The ClojureScript standard library itself had places where aget
and aset
were being misused for object access, and these have been cleaned up. It turns
out that goog.object/get
is sufficiently performant to replace nearly all
uses of aget
for object access. In the relatively few places where it is not (in highly
performance-critical areas in the standard library implmentation), the
compiler makes use of a new internal unchecked-get
macro to get the job done.
We’d encourage you to revise code you control to to ensure that the aget
and
aset
are used only for array access, and to consider using the facilities in
goog.object
(either directly, or indirectly via a library such as cljs-oops) to access object properties.

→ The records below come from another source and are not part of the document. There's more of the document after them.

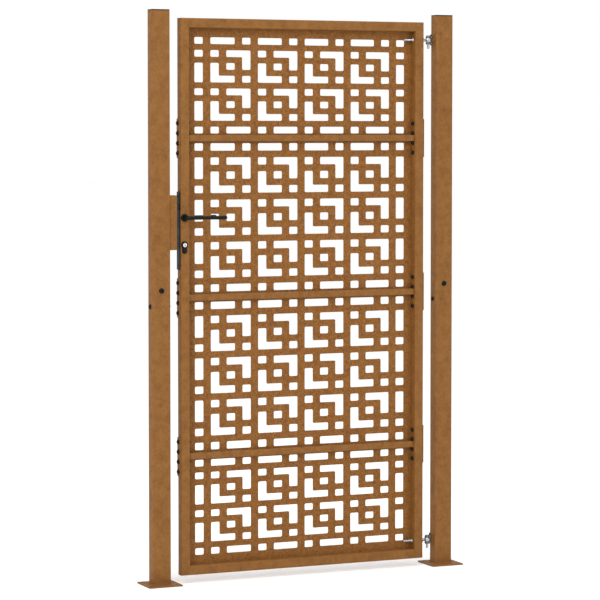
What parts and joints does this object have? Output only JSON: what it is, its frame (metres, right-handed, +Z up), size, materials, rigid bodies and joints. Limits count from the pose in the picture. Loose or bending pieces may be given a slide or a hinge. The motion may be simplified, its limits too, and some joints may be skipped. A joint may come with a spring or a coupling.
{
  "type": "garden gate",
  "caption": "Garden gate of weathering steel: two bolted posts on base plates, a leaf of pierced sheets in a tube frame, a lever lock and eye-bolt hinges.",
  "frame": {"origin": "on the ground, midway between the posts and midway through their depth", "axes": "+X from the lock post towards the hinge post, -Y towards the front, where the leaf opens, +Z up"},
  "size_m": [1.102, 0.112, 1.8],
  "materials": {
    "rust_steel": "weathering steel with a dry orange-brown rust patina",
    "black_steel": "satin black powder coat on steel",
    "zinc_steel": "bright zinc plating",
    "black_plastic": "black moulded plastic",
    "nickel": "satin nickel plating"
  },
  "bodies": {
    "posts": {"lock_post_lower": "rust_steel", "lock_post_upper": "rust_steel", "lock_post_sleeve": "rust_steel", "lock_post_side_bolt": "black_steel", "lock_post_front_bolt": "black_steel", "lock_post_cap": "black_plastic", "hinge_post_lower": "rust_steel", "hinge_post_upper": "rust_steel", "hinge_post_sleeve": "rust_steel", "hinge_post_side_bolt": "black_steel", "hinge_post_front_bolt": "black_steel", "hinge_post_cap": "black_plastic", "keeper": "rust_steel", "lower_hinge_bracket": "zinc_steel", "lower_hinge_pin": "zinc_steel", "upper_hinge_bracket": "zinc_steel", "upper_hinge_pin": "zinc_steel"},
    "leaf": {"lock_stile_1": "rust_steel", "lock_stile_2": "rust_steel", "lock_stile_3": "rust_steel", "lock_stile_4": "rust_steel", "hinge_stile_1": "rust_steel", "hinge_stile_2": "rust_steel", "hinge_stile_3": "rust_steel", "hinge_stile_4": "rust_steel", "bottom_rail": "rust_steel", "top_rail": "rust_steel", "crossbar_1": "rust_steel", "crossbar_2": "rust_steel", "crossbar_3": "rust_steel", "sheet_1": "rust_steel", "sheet_2": "rust_steel", "sheet_3": "rust_steel", "sheet_4": "rust_steel", "lock_splice_plate_1": "rust_steel", "lock_splice_bolts_1": "black_steel", "lock_splice_plate_2": "rust_steel", "lock_splice_bolts_2": "black_steel", "lock_splice_plate_3": "rust_steel", "lock_splice_bolts_3": "black_steel", "hinge_splice_plate_1": "rust_steel", "hinge_splice_bolts_1": "black_steel", "hinge_splice_plate_2": "rust_steel", "hinge_splice_bolts_2": "black_steel", "hinge_splice_plate_3": "rust_steel", "hinge_splice_bolts_3": "black_steel", "lock_case": "black_steel", "lock_cylinder": "black_steel", "front_rose": "black_steel", "rear_rose": "black_steel", "front_cylinder_surround": "black_steel", "rear_cylinder_surround": "black_steel", "lower_hinge_eye_bolt": "zinc_steel", "upper_hinge_eye_bolt": "zinc_steel"},
    "handle": {"spindle": "zinc_steel", "front_lever": "black_steel", "rear_lever": "black_steel"},
    "latch": {"latch": "black_steel"},
    "plug": {"cylinder_plug": "nickel"},
    "deadbolt": {"deadbolt": "black_steel"}
  },
  "joints": [
    {"name": "leaf_swing", "type": "hinge", "parent": "posts", "child": "leaf", "pos_m": [0.445, 0, 0], "axis": [0, 0, 1], "range_deg": [0, 90]},
    {"name": "handle_turn", "type": "hinge", "parent": "leaf", "child": "handle", "pos_m": [-0.4165, 0, 1.1515], "axis": [0, 1, 0], "range_deg": [0, 45], "stiffness_Nm_per_rad": 0.8, "springref_deg": -20.05},
    {"name": "latch_slide", "type": "slide", "parent": "leaf", "child": "latch", "axis": [1, 0, 0], "range_m": [0, 0.008]},
    {"name": "key_turn", "type": "hinge", "parent": "leaf", "child": "plug", "pos_m": [-0.4165, 0, 1.0665], "axis": [0, 1, 0], "range_deg": [0, 360]},
    {"name": "deadbolt_slide", "type": "slide", "parent": "leaf", "child": "deadbolt", "axis": [-1, 0, 0], "range_m": [0, 0.02]}
  ],
  "couplings": [
    {"joint": "latch_slide", "follows": "handle_turn", "m_per_rad": 0.01018},
    {"joint": "key_turn", "follows": "deadbolt_slide", "rad_per_m": 314.1}
  ]
}
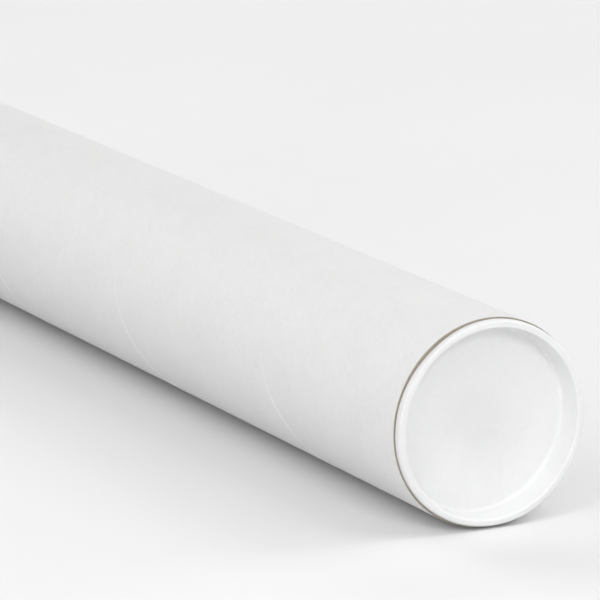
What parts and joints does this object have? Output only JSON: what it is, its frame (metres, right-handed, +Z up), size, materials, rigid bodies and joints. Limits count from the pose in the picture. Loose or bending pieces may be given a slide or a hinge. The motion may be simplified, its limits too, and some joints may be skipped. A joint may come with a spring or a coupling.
{
  "type": "drawing tube",
  "caption": "Spiral-wound white paperboard tube for rolled drawings, with kraft inner plies and a recessed white plastic plug cap closing each end.",
  "frame": {"origin": "middle of the line that the tube lies on, at the bottom centre of the whole object", "axes": "+X along the tube towards the front cap, +Z up, the tube lying on its side"},
  "size_m": [0.9214, 0.0802, 0.0802],
  "materials": {
    "white_paper": "smooth uncoated white covering paper with a faint fibre grain",
    "kraft_paper": "brown kraft paperboard, matt, cut square at the ends",
    "cap_plastic": "moulded white polyethylene, satin to glossy"
  },
  "bodies": {
    "tube": {"cover_ply": "white_paper", "outer_kraft_ply": "kraft_paper", "middle_kraft_ply": "kraft_paper", "inner_kraft_ply": "kraft_paper"},
    "front_cap": {"front_cap": "cap_plastic"},
    "back_cap": {"back_cap": "cap_plastic"}
  },
  "joints": [
    {"name": "front_cap_pull", "type": "slide", "parent": "tube", "child": "front_cap", "axis": [1, 0, 0], "range_m": [0, 0.12]},
    {"name": "back_cap_pull", "type": "slide", "parent": "tube", "child": "back_cap", "axis": [-1, 0, 0], "range_m": [0, 0.12]}
  ]
}
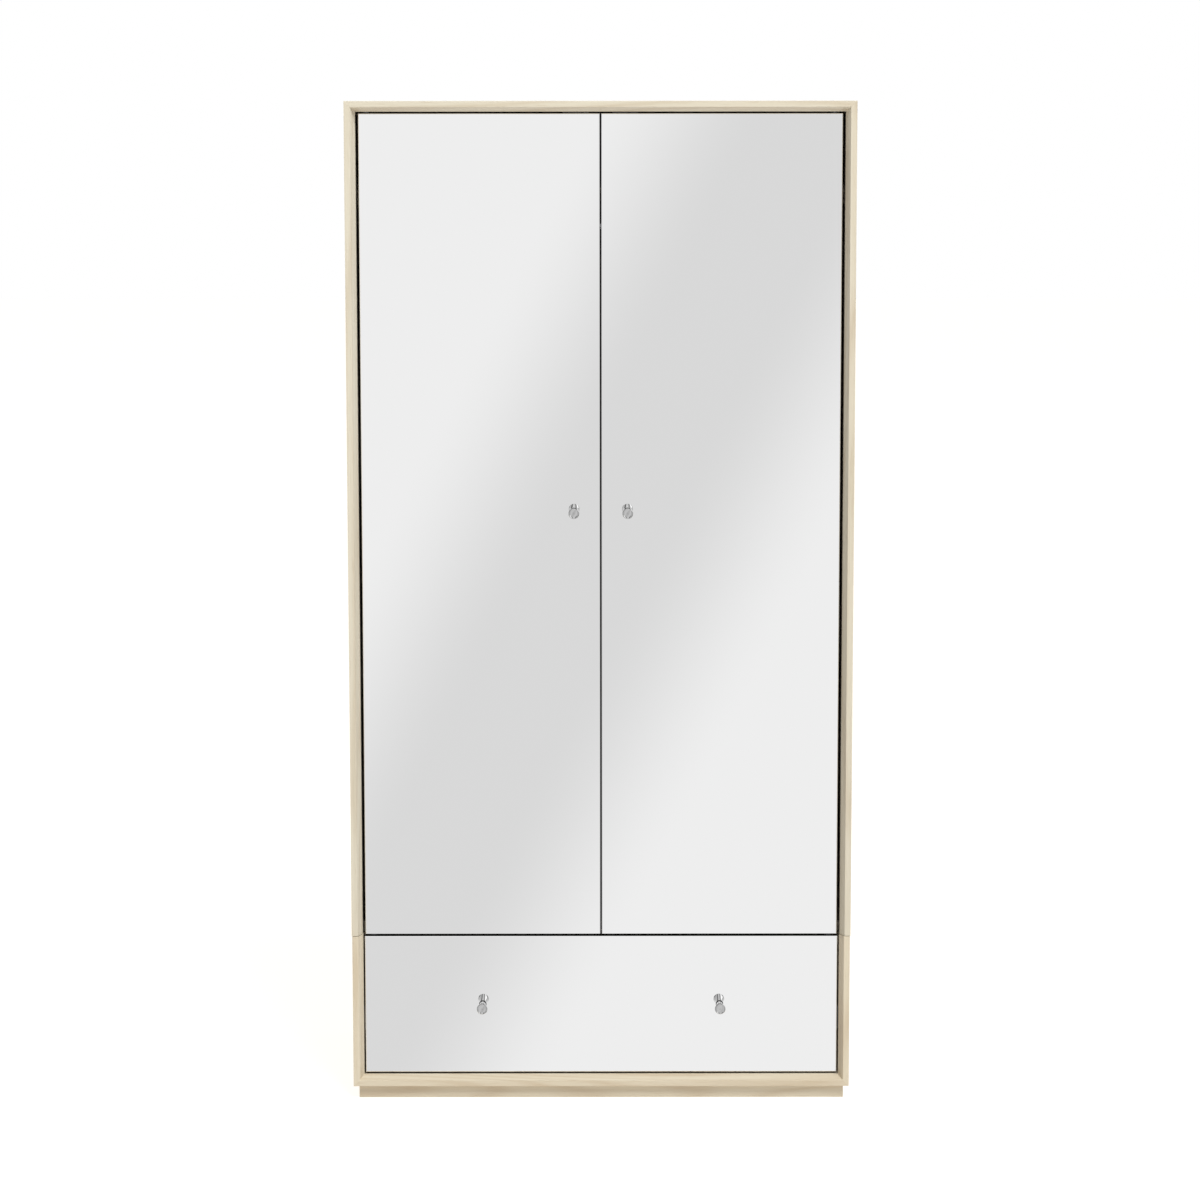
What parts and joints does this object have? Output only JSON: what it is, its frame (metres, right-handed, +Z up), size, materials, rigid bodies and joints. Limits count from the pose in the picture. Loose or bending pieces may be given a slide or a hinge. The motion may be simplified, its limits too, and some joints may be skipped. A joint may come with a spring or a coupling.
{
  "type": "armoire",
  "caption": "Tall freestanding armoire with mirrored swing doors over a full-width mirrored drawer in a pale bevelled wood frame.",
  "frame": {"origin": "on the floor, at the middle of the overall width and of the overall depth, knobs included", "axes": "+Z up; the doors and the drawer face -Y; +X is to the right of a person who faces the doors"},
  "size_m": [0.914, 0.529, 1.822],
  "materials": {
    "case_wood": "satin lacquered pale blond wood",
    "back_board": "satin veneered thin board",
    "front_board": "matte dark stained board",
    "drawer_wood": "satin birch",
    "mirror": "polished silvered glass",
    "knob_chrome": "polished",
    "rod_chrome": "polished",
    "steel": "zinc plated",
    "bush_nylon": "matte",
    "catch_plastic": "matte"
  },
  "bodies": {
    "case": {"upper_left_side": "case_wood", "upper_right_side": "case_wood", "upper_top": "case_wood", "deck": "case_wood", "upper_back": "back_board", "lower_left_side": "case_wood", "lower_right_side": "case_wood", "lower_bottom": "case_wood", "lower_top": "case_wood", "lower_back": "back_board", "plinth_front": "case_wood", "plinth_back": "case_wood", "plinth_left": "case_wood", "plinth_right": "case_wood", "left_joint_bolt": "steel", "right_joint_bolt": "steel", "hat_shelf": "case_wood", "left_shelf_cleat": "case_wood", "right_shelf_cleat": "case_wood", "hanging_rod": "rod_chrome", "left_rod_socket": "rod_chrome", "right_rod_socket": "rod_chrome", "left_catch": "catch_plastic", "right_catch": "catch_plastic", "left_top_hinge": "steel", "left_bottom_hinge": "steel", "right_top_hinge": "steel", "right_bottom_hinge": "steel", "left_case_slide": "steel", "right_case_slide": "steel"},
    "drawer": {"drawer_mirror": "mirror", "drawer_front_board": "front_board", "left_drawer_knob": "knob_chrome", "left_drawer_knob_screw": "steel", "right_drawer_knob": "knob_chrome", "right_drawer_knob_screw": "steel", "drawer_left_side": "drawer_wood", "drawer_right_side": "drawer_wood", "drawer_inner_front": "drawer_wood", "drawer_back": "drawer_wood", "drawer_bottom": "drawer_wood", "left_drawer_slide": "steel", "right_drawer_slide": "steel"},
    "left_slide_middle": {"left_middle_slide": "steel"},
    "right_slide_middle": {"right_middle_slide": "steel"},
    "left_door": {"left_door_mirror": "mirror", "left_door_board": "front_board", "left_door_knob": "knob_chrome", "left_door_knob_screw": "steel", "left_strike": "steel", "left_top_bush": "bush_nylon", "left_bottom_bush": "bush_nylon"},
    "right_door": {"right_door_mirror": "mirror", "right_door_board": "front_board", "right_door_knob": "knob_chrome", "right_door_knob_screw": "steel", "right_strike": "steel", "right_top_bush": "bush_nylon", "right_bottom_bush": "bush_nylon"}
  },
  "joints": [
    {"name": "left_door_swing", "type": "hinge", "parent": "case", "child": "left_door", "pos_m": [-0.4185, -0.213, 1], "axis": [0, 0, -1], "range_deg": [0, 110]},
    {"name": "right_door_swing", "type": "hinge", "parent": "case", "child": "right_door", "pos_m": [0.4185, -0.213, 1], "axis": [0, 0, 1], "range_deg": [0, 110]},
    {"name": "drawer_slide", "type": "slide", "parent": "case", "child": "drawer", "axis": [0, -1, 0], "range_m": [0, 0.43]},
    {"name": "left_slide_run", "type": "slide", "parent": "case", "child": "left_slide_middle", "axis": [0, -1, 0], "range_m": [0, 0.215]},
    {"name": "right_slide_run", "type": "slide", "parent": "case", "child": "right_slide_middle", "axis": [0, -1, 0], "range_m": [0, 0.215]}
  ],
  "couplings": [
    {"joint": "left_slide_run", "follows": "drawer_slide", "ratio": 0.5},
    {"joint": "right_slide_run", "follows": "drawer_slide", "ratio": 0.5}
  ]
}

Towards this end, the upcoming ClojureScript release includes a new
:checked-arrays
compiler option which you can set to either :warn
or :error
. With either setting, the compiler will emit a new
:invalid-array-access
warning that indicates—when known via type
inference—that aget
or aset
is
operating on non-arrays or being supplied non-numeric indices.
Additionally, the runtime values passed to aget
and aset
are checked. If :checked-arrays
is set to :warn
, warning
logs will be generated when incorrectly-typed values or
out-of-bounds array indices are passed. If set to :error
,
exceptions will be thrown instead.
For maximum performance, all such checking is eliminated for
:advanced
builds, with array access compiling
down to efficient JavaScript array subscript notation.
This new compiler option can be utilized
to highlight instances where these
APIs are used for object property access. For example, (aget #js {:foo 1} "foo")
will cause this warning to be emitted:
WARNING: cljs.core/aget, arguments must be an array followed by numeric indices, got [object string] instead (consider goog.object/get for object access) at line 1
To enable this new facility, simply add
:checked-arrays :warn
to your ClojureScript compiler options.
By carefully using the APIs in the ClojureScript standard library as intended, this facilitates evolution of the library, both with respect to correctness and performance. This is something we can all benefit from!